Kenneth D. Karlin (born October 30, 1948) is an American chemist and a professor of chemistry at Johns Hopkins University in Baltimore, Maryland. He was born on October 30, 1948, in Pasadena, California. Research in his group focuses on coordination chemistry relevant to biological and environmental processes, involving copper or heme complexes. Of particular interest are reactivities of such complexes with nitrogen oxides, O_{2}, and the oxidation of substrates by the resultant compounds.

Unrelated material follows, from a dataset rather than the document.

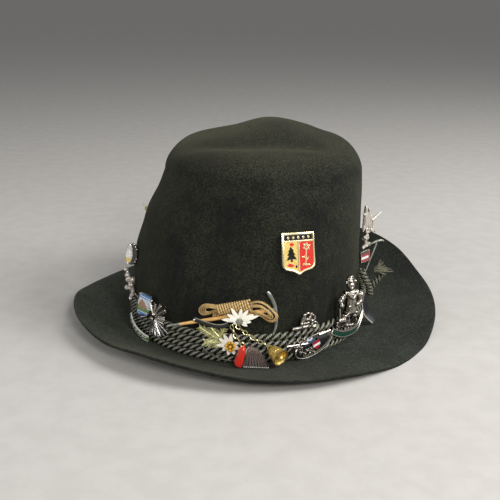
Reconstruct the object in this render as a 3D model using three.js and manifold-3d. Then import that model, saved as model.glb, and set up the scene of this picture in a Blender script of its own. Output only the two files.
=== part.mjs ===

He is also the Editor-in-Chief of the book series Progress in Inorganic Chemistry.

== Awards and honors ==
- Maryland Chemist of the Year Award (American Chemical Society Maryland Section), 2011
- F. Albert Cotton Award in Synthetic Inorganic Chemistry, 2009
- 2009 Sierra Nevada Distinguished Chemist Award
- Appointed to Ira Remsen Chair in Chemistry, Johns Hopkins University, May 1999.
- Elected Chair, 1998 Metals in Biology Gordon Research Conference
- "MERIT" Award, 1993–2003, National Institute of General Medical Sciences (NIH)
- Fellow, American Association for the Advancement of Science (AAAS) – elected October, 1992
- 1991 Buck-Whitney Award (ACS Eastern New York Section Research Award)
- University "Excellence in Research" Award, SUNY at Albany, 1988
- General Electric Visiting Faculty Research Fellow, GE R&D Center, Schenectady, NY, 1986–87

== Positions ==
- 1977–1983	 Assistant Professor: Department of Chemistry, SUNY at Albany, Albany, NY
- 1983–1987	 Associate Professor: Department of Chemistry, SUNY at Albany, Albany, NY
- 1987–1990	 Professor: Department of Chemistry, SUNY at Albany, Albany, NY
- 1990–present	 Professor: Department of Chemistry, Johns Hopkins University, Baltimore, MD
- 2009–present Professor: Department of Bioinspired Science, WCU Program, MOBIC (Metal Oxygen BioInspired Chemistry) Group Ewha Womans University Seoul, KOREA

== Personal ==
Karlin is the son of Stanford mathematician Samuel Karlin.